- Cover of published edition
- Original language: English
- Written by: Jenny Kemp
- Setting: A nightclub

Premiere
- Date: March 5, 1996
- Place: Adelaide Festival

= The Black Sequin Dress =

1996 play written by Jenny Kemp

The Black Sequin Dress is a play by Australian playwright Jenny Kemp.

==Plot==
A woman leaves her children for an evening to go to a nightclub. In a moment of indecision she glances back, slips and falls.
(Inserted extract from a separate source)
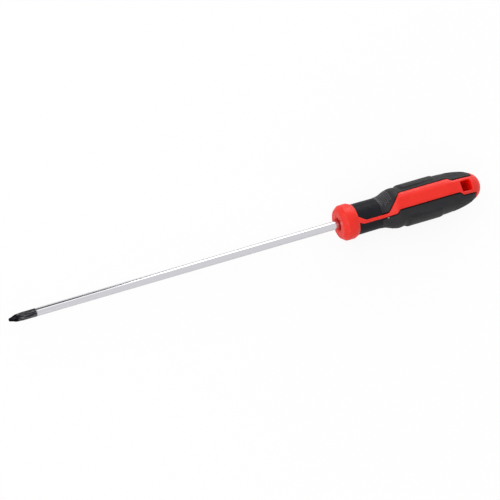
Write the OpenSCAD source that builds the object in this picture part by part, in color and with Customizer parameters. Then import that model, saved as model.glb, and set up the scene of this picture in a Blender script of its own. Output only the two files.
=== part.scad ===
// Long cross-point screwdriver: a round steel blade in a three-material moulded handle.
// Millimetres. +X runs along the tool towards the butt and -X towards the point.
// The origin is on the tool's axis, in the front face of the bolster.
// +Z is the normal of one red panel. The handle repeats after half a turn about X.

/* [Blade] */
// Length of blade that stands out of the handle
blade_len = 254; // [75:1:300]
// Diameter of the round bar
shank_d = 6; // [5.9:0.1:7]
// Length of the dark finish, from the end of the point
finish_len = 20.5; // [14:0.5:60]
// Length of tang inside the handle, from the front face
tang_len = 75; // [60:1:80]
// Diameter of the turned-down tang, from the floor of the dish
tang_d = 5.6; // [5:0.1:5.7]
// Width over the forged wings that stop the blade turning
wing_w = 9.6; // [7.5:0.1:11]
// Thickness of the wings
wing_t = 2.4; // [1.5:0.1:3.2]
// Length of one wing along the tang
wing_len = 10; // [6:0.5:12]
// Distance between the two pairs of wings
wing_gap = 5; // [2:0.5:10]
// Length of round tang behind the last wings
tang_end = 2; // [1:0.5:5]
// Depth to which the wings' sloping ends run into the tang
wing_root = 1; // [0.5:0.1:1.5]

/* [Point] */
// Diameter of the flat on the very end
tip_d = 0.6; // [0.4:0.1:1.2]
// Diameter of the blunt end, behind its flat cone
nose_d = 2.3; // [2.1:0.05:2.6]
// Length of the flat cone
nose_len = 0.4; // [0.3:0.05:0.6]
// Included angle of the four ribs
rib_angle = 26.5; // [24:0.5:29]
// Length of the ribs that enter a screw
rib_len = 2.6; // [2.2:0.1:3]
// Diameter of the shoulder behind the ribs
shoulder_d = 5.2; // [5:0.1:5.5]
// Distance of the shoulder from the end
shoulder_at = 5; // [4.6:0.1:6]
// Distance of the full bar diameter from the end
point_len = 10.4; // [8:0.2:12]
// Included angle of each flute
flute_angle = 92; // [88:1:94]
// Rise of the flute's root along the point
flute_rise = 5.75; // [4:0.25:8]
// Distance of the flute's root from the axis, at the end
flute_root = 0.65; // [0.6:0.05:0.9]
// Straight length of a flute
flute_len = 5.5; // [4:0.25:7]
// Diameter of the cutter that leaves the flute's run-out
cutter_d = 18; // [12:1:30]

/* [Bolster] */
// Largest diameter of the bolster
bolster_d = 25.6; // [24:0.2:29]
// Diameter of its front face
face_d = 20.8; // [18:0.2:23]
// Length of the front cone
front_len = 3.2; // [2.5:0.1:5]
// Length of the straight land
bolster_land = 5.6; // [4:0.1:8]
// Length of the rear cone
back_len = 3.2; // [3:0.1:5]
// Height of the bolster's rear rim over the neck
rim_h = 0.2; // [0.1:0.05:0.4]
// Mouth diameter of the dish round the blade
dish_d = 10; // [9:0.1:12]
// Floor diameter of the dish
dish_floor_d = 8.4; // [8:0.1:8.8]
// Depth of the dish
dish_depth = 2.2; // [1:0.1:3]
// Thickness of red plastic behind the dish
collar_t = 2.2; // [1.5:0.1:2.8]

/* [Neck] */
// Diameter of the neck at the bolster
neck_d = 22.3; // [21.6:0.1:23]
// Diameter of the neck at the grip
neck_end_d = 22; // [21.2:0.1:22.2]
// Length of bare neck
neck_len = 17.8; // [12:0.1:24]
// Diameter of the core's spigot inside the bolster
spigot_d = 17; // [14:0.5:18]
// Length of neck that the bolster covers
neck_cover = 2.4; // [1:0.1:3]

/* [Grip] */
// Diameter at the front lip of the soft pads
lip_d = 22.2; // [22.2:0.1:24]
// Diameter of the grip, without the raised lands
grip_d = 28.8; // [26:0.2:31]
// Length of the pads' level front, before the slope
lip_flat = 1.2; // [0.5:0.1:2]
// Length of the slope up to the full grip
slope_len = 12.6; // [8:0.2:14]
// Length from the lip to the end of the butt
grip_len = 80; // [72:0.5:95]
// Length of the butt's dome
dome_len = 44; // [34:0.5:46]
// Squareness of the dome, 2 for an ellipse
dome_power = 2.7; // [2.2:0.1:3]
// Thickness of the pads and of the red shell
skin_t = 2.6; // [2:0.1:3]
// Length of the red cap behind the pads
cap_len = 6; // [4:0.5:8]
// Length of solid red plastic at the butt, behind the core
block_len = 22.3; // [20:0.5:24]

/* [Raised lands] */
// Height of a land over the pad
land_h = 0.65; // [0.3:0.05:1]
// Distance from the lip to a land's front corner
land_start = 18.4; // [14:0.2:20]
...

Money, desire and dreams converge as she enters a surreal world of haunting colours and lyrical distortions.

==Premiere and cast==
The Black Sequin Dress was commissioned for the 1996 Adelaide Festival, where the Playbox Theatre Centre premiered it on 5 March 1996 with the following cast:
- Woman 1: Margaret Mills
- Woman 2: Helen Herbertson
- Woman 3: Natasha Herbert
- Woman 4: Mary Sitarenos
- Man: Ian Scott
- Waiter: Greg Stone
- Girl's voice: Romanie Harper
- Director, Jenny Kemp
- Composer, Elizabeth Drake
- Designer, Jacqueline Everitt
- Lighting designer, Ben Cobham

==Publication==
The play was published by Currency Press in 1996.